JSON records of objects

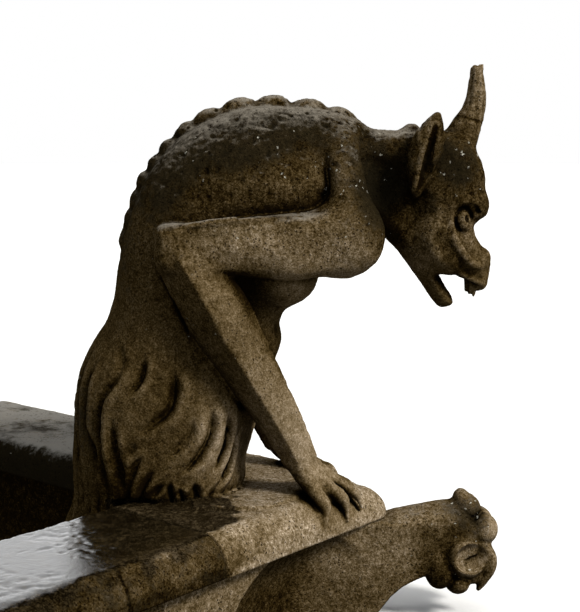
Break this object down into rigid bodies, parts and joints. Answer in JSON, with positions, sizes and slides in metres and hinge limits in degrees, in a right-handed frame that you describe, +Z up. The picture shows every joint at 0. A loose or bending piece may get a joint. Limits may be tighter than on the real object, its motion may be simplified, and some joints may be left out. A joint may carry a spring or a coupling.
{
  "type": "gargoyle",
  "caption": "Weathered stone gargoyle crouching on a parapet corner, gripping the rolled coping above a leaf-carved bracket.",
  "frame": {"origin": "on the flat underside of the corner stone, below the corner of the coping's flat top", "axes": "+Z up; +X the way the creature faces, along the corner's outward diagonal; +Y the creature's left"},
  "size_m": [1.7241, 2.0733, 1.4822],
  "materials": {
    "carved_stone": "weathered limestone, beige-brown with darker grain, lichen specks and a grey bloom on top faces",
    "coping_stone": "rough weathered limestone with ochre patches",
    "wet_coping_stone": "dark damp limestone",
    "bracket_stone": "smoother beige-brown limestone, lichened on top",
    "wall_stone": "plain dressed limestone, stained under the coping"
  },
  "bodies": {
    "root": {"gargoyle": "carved_stone", "coping_right": "coping_stone", "coping_left": "wet_coping_stone", "crocket_corbel": "bracket_stone", "parapet_right": "wall_stone", "parapet_left": "wall_stone"}
  },
  "joints": []
}
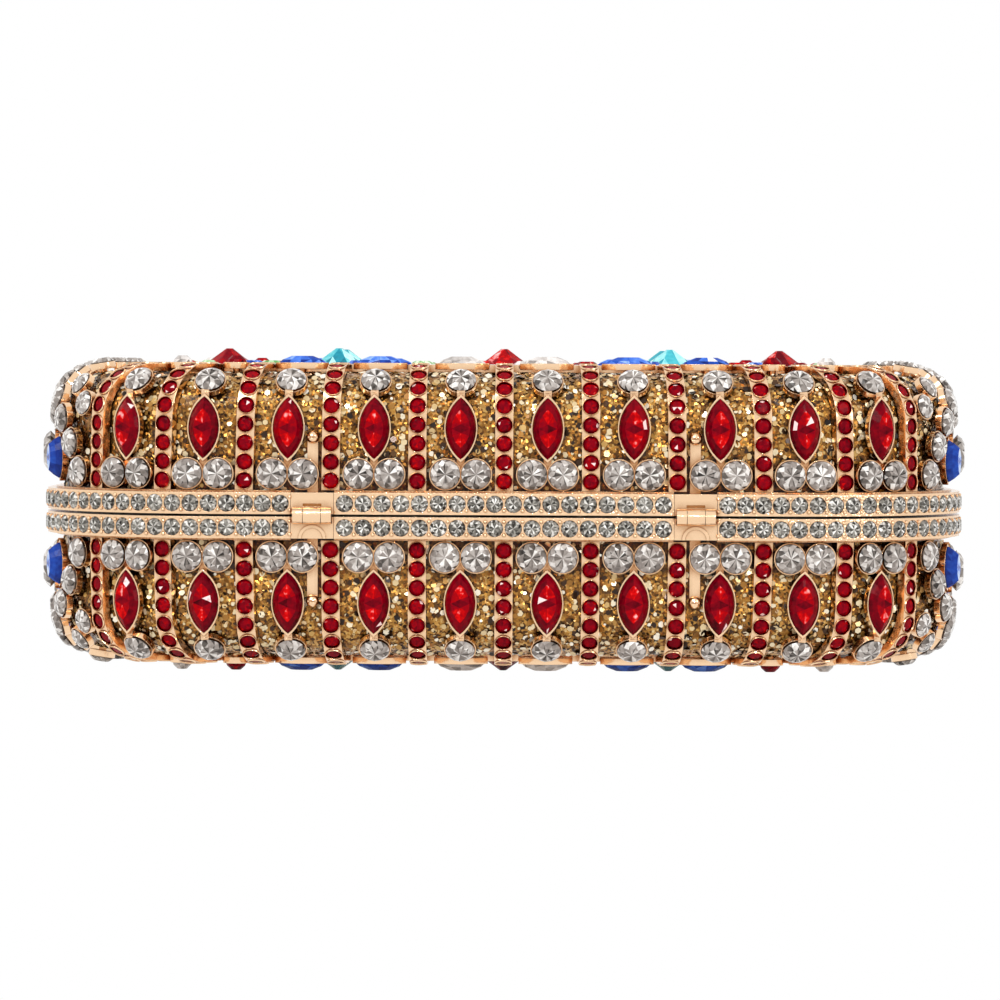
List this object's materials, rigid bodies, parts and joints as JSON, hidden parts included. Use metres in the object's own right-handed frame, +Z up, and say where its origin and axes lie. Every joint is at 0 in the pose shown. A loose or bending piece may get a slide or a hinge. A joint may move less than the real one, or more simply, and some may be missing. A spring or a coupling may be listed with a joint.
{
  "type": "minaudiere",
  "caption": "Hinged hard-shell evening clutch with a glitter box, stone-set cage and rims, openwork flower faces, spring catch and chain eyes.",
  "frame": {"origin": "centre of the bounding box's underside: the bag lies on its back face's stones", "axes": "+X along the length, -Y towards the hinges, +Y towards the clasp, +Z up through the lid"},
  "size_m": [0.1966, 0.1228, 0.069],
  "materials": {
    "rose_gold": "polished rose-gold plate",
    "gold_glitter": "chunky gold glitter under clear lacquer",
    "lining_satin": "gold satin",
    "clear_crystal": "cut and foiled",
    "ruby_glass": "cut and foiled",
    "sapphire_glass": "cut and foiled",
    "aqua_glass": "cut and foiled",
    "pin_steel": "plated",
    "spring_steel": "bright"
  },
  "bodies": {
    "base": {"back_box": "gold_glitter", "back_lining": "lining_satin", "back_rim": "rose_gold", "back_cage": "rose_gold", "back_bay_settings": "rose_gold", "back_end_settings": "rose_gold", "back_face_panel": "rose_gold", "back_rib_rubies": "ruby_glass", "back_rim_crystals": "clear_crystal", "back_row_crystals": "clear_crystal", "back_shoulder_crystals": "clear_crystal", "back_ruby_navettes": "ruby_glass", "back_edge_stones": "sapphire_glass", "back_arch_crystals": "clear_crystal", "back_end_sapphires": "sapphire_glass", "back_end_crystals": "clear_crystal", "back_rivolis": "aqua_glass", "back_petals": "sapphire_glass", "back_border_crystals": "clear_crystal", "back_face_crystals": "clear_crystal", "left_hinge_base_leaf": "rose_gold", "left_hinge_pin": "pin_steel", "right_hinge_base_leaf": "rose_gold", "right_hinge_pin": "pin_steel", "base_leaf_screws": "rose_gold", "left_chain_eye": "rose_gold", "right_chain_eye": "rose_gold", "latch_tongue": "spring_steel", "tongue_rivets": "spring_steel"},
    "lid": {"front_box": "gold_glitter", "front_lining": "lining_satin", "front_rim": "rose_gold", "front_cage": "rose_gold", "front_bay_settings": "rose_gold", "front_end_settings": "rose_gold", "front_face_panel": "rose_gold", "front_rib_rubies": "ruby_glass", "front_rim_crystals": "clear_crystal", "front_row_crystals": "clear_crystal", "front_shoulder_crystals": "clear_crystal", "front_ruby_navettes": "ruby_glass", "front_edge_stones": "sapphire_glass", "front_arch_crystals": "clear_crystal", "front_end_sapphires": "sapphire_glass", "front_end_crystals": "clear_crystal", "front_rivolis": "aqua_glass", "front_petals": "sapphire_glass", "front_border_crystals": "clear_crystal", "front_face_crystals": "clear_crystal", "left_hinge_lid_leaf": "rose_gold", "right_hinge_lid_leaf": "rose_gold", "lid_leaf_screws": "rose_gold", "lid_keeper": "spring_steel", "keeper_rivets": "spring_steel"},
    "button": {"clasp_button": "rose_gold", "button_crystals": "clear_crystal"}
  },
  "joints": [
    {"name": "lid_hinge", "type": "hinge", "parent": "base", "child": "lid", "pos_m": [0, -0.0597, 0.0345], "axis": [1, 0, 0], "range_deg": [0, 100], "deforming": ["latch_tongue"]},
    {"name": "button_slide", "type": "slide", "parent": "base", "child": "button", "axis": [0, -1, 0], "range_m": [0, 0.0012], "stiffness_N_per_m": 400, "deforming": ["latch_tongue"]}
  ]
}
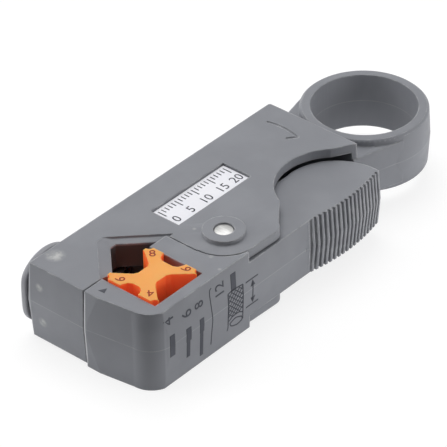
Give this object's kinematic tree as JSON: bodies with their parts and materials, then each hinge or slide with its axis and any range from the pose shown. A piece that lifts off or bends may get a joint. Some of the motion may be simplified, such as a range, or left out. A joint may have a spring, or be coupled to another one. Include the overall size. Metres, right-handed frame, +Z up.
{
  "type": "rotary coaxial cable stripper",
  "caption": "Hand tool that trims coaxial cable: moulded body with a finger ring, a sprung lever with a ribbed thumb pad, a lift-out V block and a blade cartridge.",
  "frame": {"origin": "centre of the bounding box at its lowest face, the tool lying flat on its underside with the lever closed", "axes": "+X along the tool from the jaws to the finger ring, +Y to the back edge away from the lever, +Z up through the top plate"},
  "size_m": [0.1038, 0.0352, 0.0193],
  "materials": {
    "body_grey": "moulded engineering plastic with a fine matt grain",
    "lever_grey": "moulded engineering plastic with a fine matt grain",
    "label": "plain white printed sticker",
    "rivet_steel": "bright nickel plated",
    "cartridge_black": "moulded",
    "cover_grey": "moulded, matt",
    "screw_steel": "dark zinc",
    "disc_grey": "moulded, matt",
    "spring_steel": "drawn wire",
    "slide_black": "moulded",
    "blade_steel": "ground edge",
    "block_orange": "moulded, slightly translucent"
  },
  "bodies": {
    "base": {"body": "body_grey", "label": "label", "pivot_rivet": "rivet_steel", "rivet_washer": "rivet_steel", "cartridge": "cartridge_black", "cartridge_cover": "cover_grey", "cover_screws": "screw_steel", "disc_screw": "screw_steel"},
    "lever": {"lever": "lever_grey", "lever_spring": "spring_steel"},
    "block": {"cable_block": "block_orange"},
    "disc": {"retaining_disc": "disc_grey"},
    "blade_unit_1": {"blade_slide_1": "slide_black", "blade_1": "blade_steel"},
    "blade_unit_2": {"blade_slide_2": "slide_black", "blade_2": "blade_steel"},
    "blade_unit_3": {"blade_slide_3": "slide_black", "blade_3": "blade_steel"},
    "screw_1": {"adjust_screw_1": "screw_steel"},
    "screw_2": {"adjust_screw_2": "screw_steel"},
    "screw_3": {"adjust_screw_3": "screw_steel"}
  },
  "joints": [
    {"name": "lever_squeeze", "type": "hinge", "parent": "base", "child": "lever", "pos_m": [-0.01822, -0.00747, 0.0095], "axis": [0, 0, 1], "range_deg": [0, 14], "stiffness_Nm_per_rad": 0.6, "springref_deg": -14.32},
    {"name": "block_lift", "type": "slide", "parent": "lever", "child": "block", "axis": [0, 0, 1], "range_m": [0, 0.018]},
    {"name": "disc_turn", "type": "hinge", "parent": "base", "child": "disc", "pos_m": [-0.04362, 0.01673, 0.0095], "axis": [0, -1, 0], "range_deg": [0, 70]},
    {"name": "screw_turn_1", "type": "hinge", "parent": "base", "child": "screw_1", "pos_m": [-0.03402, 0.01372, 0.0042], "axis": [0, 1, 0], "range_deg": [-480, 240]},
    {"name": "screw_turn_2", "type": "hinge", "parent": "base", "child": "screw_2", "pos_m": [-0.03402, 0.01372, 0.0072], "axis": [0, 1, 0], "range_deg": [-480, 240]},
    {"name": "screw_turn_3", "type": "hinge", "parent": "base", "child": "screw_3", "pos_m": [-0.03402, 0.01372, 0.0102], "axis": [0, 1, 0], "range_deg": [-480, 240]},
    {"name": "blade_depth_1", "type": "slide", "parent": "base", "child": "blade_unit_1", "axis": [0, 1, 0], "range_m": [-0.0006, 0.0003]},
    {"name": "blade_depth_2", "type": "slide", "parent": "base", "child": "blade_unit_2", "axis": [0, 1, 0], "range_m": [-0.0006, 0.0003]},
    {"name": "blade_depth_3", "type": "slide", "parent": "base", "child": "blade_unit_3", "axis": [0, 1, 0], "range_m": [-0.0006, 0.0003]}
  ],
  "couplings": [
    {"joint": "screw_turn_1", "follows": "blade_depth_1", "rad_per_m": 13963},
    {"joint": "screw_turn_2", "follows": "blade_depth_2", "rad_per_m": 13963},
    {"joint": "screw_turn_3", "follows": "blade_depth_3", "rad_per_m": 13963}
  ]
}
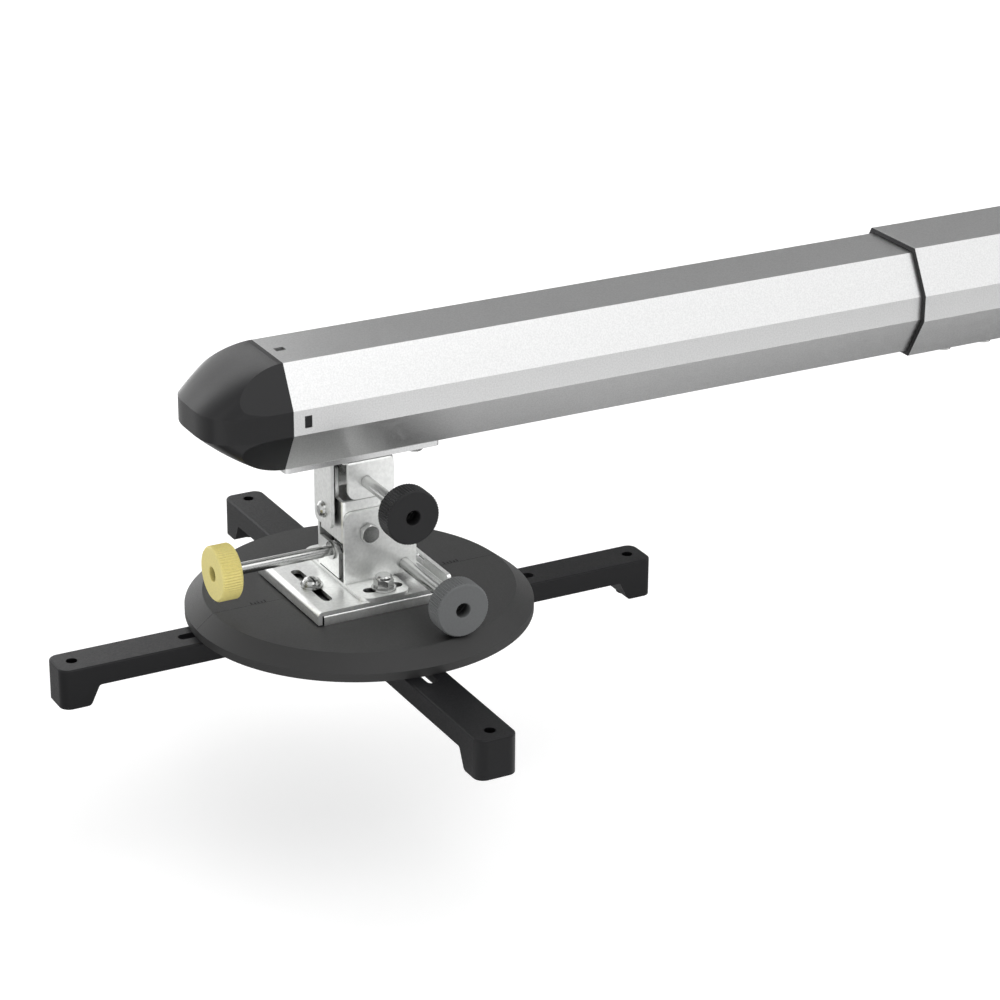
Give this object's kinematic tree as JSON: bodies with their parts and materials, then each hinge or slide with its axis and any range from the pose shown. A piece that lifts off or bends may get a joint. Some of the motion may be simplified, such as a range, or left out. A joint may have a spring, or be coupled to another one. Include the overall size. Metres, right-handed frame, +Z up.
{
  "type": "projector wall mount",
  "caption": "Telescopic wall arm with an end cap, a three-axis knob-adjusted joint block and a round cradle with four slotted legs for a projector.",
  "frame": {"origin": "centre of the wall plate's back face, where the arm's centre line meets the wall", "axes": "+Z up, +Y into the wall along the arm, +X to the side of the roll and yaw knobs"},
  "size_m": [0.367, 1.1852, 0.2417],
  "materials": {
    "silver_aluminium": "fine-grained satin anodising",
    "zinc_steel": "bright zinc plating with faint rolling marks",
    "painted_steel": "silver-gray powder coat",
    "black_plastic": "fine moulded grain",
    "disc_plastic": "fine moulded grain",
    "leg_plastic": "smooth satin black",
    "yellow_plastic": "pale yellow moulded plastic",
    "gray_plastic": "mid gray moulded plastic"
  },
  "bodies": {
    "wall": {"wall_plate": "painted_steel", "tube_fixing_screws": "zinc_steel", "outer_tube": "silver_aluminium", "guide_collar": "black_plastic", "arm_lock_nuts": "zinc_steel", "arm_lock_screws": "zinc_steel"},
    "arm": {"inner_tube": "silver_aluminium", "end_cap": "black_plastic", "hanger_strip": "silver_aluminium", "top_bracket": "zinc_steel", "hanger_bolts": "zinc_steel", "hanger_nuts": "zinc_steel", "roll_rivets": "zinc_steel", "roll_spacers": "zinc_steel"},
    "roll_link": {"middle_link": "zinc_steel"},
    "roll_adjuster": {"roll_screw": "zinc_steel", "roll_knob": "black_plastic", "roll_screw_clip": "zinc_steel"},
    "roll_cross_nut": {"roll_nut": "zinc_steel"},
    "pitch_head": {"lower_bracket": "zinc_steel", "pitch_pivot_bolt": "zinc_steel", "pitch_pivot_nut": "zinc_steel"},
    "pitch_adjuster": {"pitch_screw": "zinc_steel", "pitch_knob": "yellow_plastic", "pitch_screw_clips": "zinc_steel"},
    "pitch_cross_nut": {"pitch_nut": "zinc_steel"},
    "yaw_plate": {"slide_plate": "zinc_steel", "yaw_pivot": "zinc_steel", "yaw_studs": "zinc_steel", "yaw_washers": "zinc_steel", "yaw_lock_nuts": "zinc_steel", "clamp_bar": "zinc_steel", "guide_bar": "zinc_steel", "lock_screw": "zinc_steel", "lock_washer": "zinc_steel"},
    "yaw_adjuster": {"yaw_screw": "zinc_steel", "yaw_knob": "gray_plastic", "yaw_screw_clip": "zinc_steel"},
    "yaw_cross_nut": {"yaw_nut": "zinc_steel"},
    "cradle": {"quick_release_rail": "zinc_steel", "rail_rivets": "zinc_steel", "disc": "disc_plastic"},
    "clamp_right": {"clamp_bolt_right": "zinc_steel", "clamp_washer_right": "zinc_steel"},
    "leg_right": {"leg_right": "leg_plastic"},
    "clamp_rear": {"clamp_bolt_rear": "zinc_steel", "clamp_washer_rear": "zinc_steel"},
    "leg_rear": {"leg_rear": "leg_plastic"},
    "clamp_left": {"clamp_bolt_left": "zinc_steel", "clamp_washer_left": "zinc_steel"},
    "leg_left": {"leg_left": "leg_plastic"},
    "clamp_front": {"clamp_bolt_front": "zinc_steel", "clamp_washer_front": "zinc_steel"},
    "leg_front": {"leg_front": "leg_plastic"}
  },
  "joints": [
    {"name": "arm_slide", "type": "slide", "parent": "wall", "child": "arm", "axis": [0, -1, 0], "range_m": [-0.3, 0.06]},
    {"name": "roll_knob_turn", "type": "hinge", "parent": "arm", "child": "roll_adjuster", "pos_m": [0.0205, -1.0065, -0.0477], "axis": [1, 0, 0], "range_deg": [-760, 760]},
    {"name": "roll_hinge", "type": "hinge", "parent": "arm", "child": "roll_link", "pos_m": [0, -1.0065, -0.0687], "axis": [0, 1, 0], "range_deg": [-5.45, 5.45]},
    {"name": "roll_nut_travel", "type": "slide", "parent": "arm", "child": "roll_cross_nut", "axis": [1, 0, 0], "range_m": [-0.00212, 0.00212]},
    {"name": "pitch_hinge", "type": "hinge", "parent": "roll_link", "child": "pitch_head", "pos_m": [0, -1.0044, -0.08], "axis": [1, 0, 0], "range_deg": [-11.4, 11.4]},
    {"name": "pitch_knob_turn", "type": "hinge", "parent": "pitch_head", "child": "pitch_adjuster", "pos_m": [0, -1.019, -0.095], "axis": [0, 1, 0], "range_deg": [-1135, 1135]},
    {"name": "pitch_nut_travel", "type": "slide", "parent": "pitch_head", "child": "pitch_cross_nut", "axis": [0, 1, 0], "range_m": [-0.00315, 0.00315]},
    {"name": "yaw_hinge", "type": "hinge", "parent": "pitch_head", "child": "yaw_plate", "pos_m": [0, -1.0017, -0.112], "axis": [0, 0, 1], "range_deg": [-8.5, 8.5]},
    {"name": "yaw_knob_turn", "type": "hinge", "parent": "pitch_head", "child": "yaw_adjuster", "pos_m": [0.0175, -0.9816, -0.1038], "axis": [1, 0, 0], "range_deg": [-1135, 1135]},
    {"name": "yaw_nut_travel", "type": "slide", "parent": "pitch_head", "child": "yaw_cross_nut", "axis": [1, 0, 0], "range_m": [-0.0032, 0.0032]},
    {"name": "plate_slide", "type": "slide", "parent": "yaw_plate", "child": "cradle", "axis": [0, 1, 0], "range_m": [0, 0.06]},
    {"name": "leg_swing_right", "type": "hinge", "parent": "cradle", "child": "clamp_right", "pos_m": [0.072, -1.0092, -0.13325], "axis": [0, 0, 1], "range_deg": [-30, 30]},
    {"name": "leg_reach_right", "type": "slide", "parent": "clamp_right", "child": "leg_right", "axis": [1, 0, 0], "range_m": [-0.012, 0.016]},
    {"name": "leg_swing_rear", "type": "hinge", "parent": "cradle", "child": "clamp_rear", "pos_m": [0.0075, -0.9297, -0.13325], "axis": [0, 0, 1], "range_deg": [-30, 30]},
    {"name": "leg_reach_rear", "type": "slide", "parent": "clamp_rear", "child": "leg_rear", "axis": [0, 1, 0], "range_m": [-0.012, 0.016]},
    {"name": "leg_swing_left", "type": "hinge", "parent": "cradle", "child": "clamp_left", "pos_m": [-0.072, -0.9942, -0.13325], "axis": [0, 0, 1], "range_deg": [-30, 30]},
    {"name": "leg_reach_left", "type": "slide", "parent": "clamp_left", "child": "leg_left", "axis": [-1, 0, 0], "range_m": [-0.012, 0.016]},
    {"name": "leg_swing_front", "type": "hinge", "parent": "cradle", "child": "clamp_front", "pos_m": [-0.0075, -1.0737, -0.13325], "axis": [0, 0, 1], "range_deg": [-30, 30]},
    {"name": "leg_reach_front", "type": "slide", "parent": "clamp_front", "child": "leg_front", "axis": [0, -1, 0], "range_m": [-0.012, 0.016]}
  ],
  "couplings": [
    {"joint": "roll_knob_turn", "follows": "roll_hinge", "ratio": -131.95},
    {"joint": "roll_nut_travel", "follows": "roll_hinge", "m_per_rad": 0.021},
    {"joint": "pitch_knob_turn", "follows": "pitch_hinge", "ratio": 94.248},
    {"joint": "pitch_nut_travel", "follows": "pitch_hinge", "m_per_rad": -0.015},
    {"joint": "yaw_knob_turn", "follows": "yaw_hinge", "ratio": 126.29},
    {"joint": "yaw_nut_travel", "follows": "yaw_hinge", "m_per_rad": -0.0201}
  ]
}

** To do **
Copy each line from the data above that includes "loose".

** Exercise answer **
Break this object down into rigid bodies, parts and joints. Answer in JSON, with positions, sizes and slides in metres and hinge limits in degrees, in a right-handed frame that you describe, +Z up. The picture shows every joint at 0. A loose or bending piece may get a joint. Limits may be tighter than on the real object, its motion may be simplified, and some joints may be left out. A joint may carry a spring or a coupling.
List this object's materials, rigid bodies, parts and joints as JSON, hidden parts included. Use metres in the object's own right-handed frame, +Z up, and say where its origin and axes lie. Every joint is at 0 in the pose shown. A loose or bending piece may get a slide or a hinge. A joint may move less than the real one, or more simply, and some may be missing. A spring or a coupling may be listed with a joint.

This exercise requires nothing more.